Both crew members of a Republic of Singapore Air Force Boeing AH-64D Apache Longbow attack helicopter escaped injury when they were forced to make an emergency landing on 30 September.

“The helicopter was on a routine maintenance flight when it encountered engine problems. As an emergency drill, the pilots chose an open field away from buildings and populated areas to make an emergency landing,” the defence ministry says.

Both pilots were unhurt in the incident, but the Apache’s tail section separated from the fuselage after impacting the ground. It came to rest some distance away from the aircraft, which remained upright.

 Singapore Apache crash - Straits Times STOMP
Picture via Straits Times/STOMP

The defence ministry says an air force response team was sent to the site to recover the aircraft, which was not equipped with a mast-mounted Longbow fire control radar. It has now been returned to Sembawang air base.

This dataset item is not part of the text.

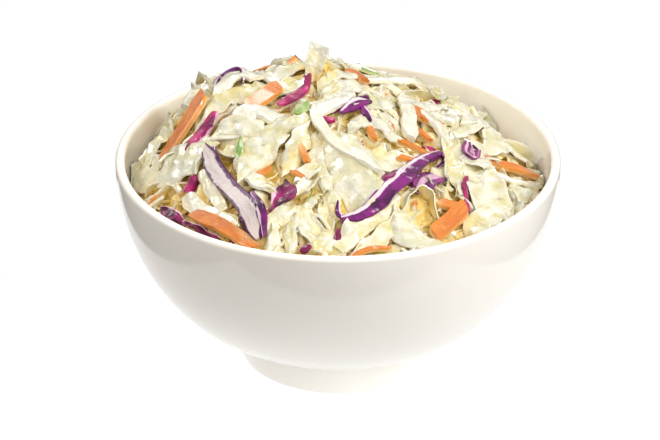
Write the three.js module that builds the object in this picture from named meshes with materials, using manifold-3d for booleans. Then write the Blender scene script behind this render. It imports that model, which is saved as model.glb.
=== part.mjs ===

Singapore’s air force had an active fleet of 20 AH-64Ds prior to the accident. These were delivered between 2002 and 2006, as recorded in Flightglobal’s HeliCAS database. The aircraft are powered by General Electric T700-701C engines.

The defence ministry subsequently ordered a suspension of training activities with its remaining Apaches pending the findings of an investigation. It has also temporarily stopped training flights with the navy's six Sikorsky S-70B Seahawks, which use GE T700-401C engines.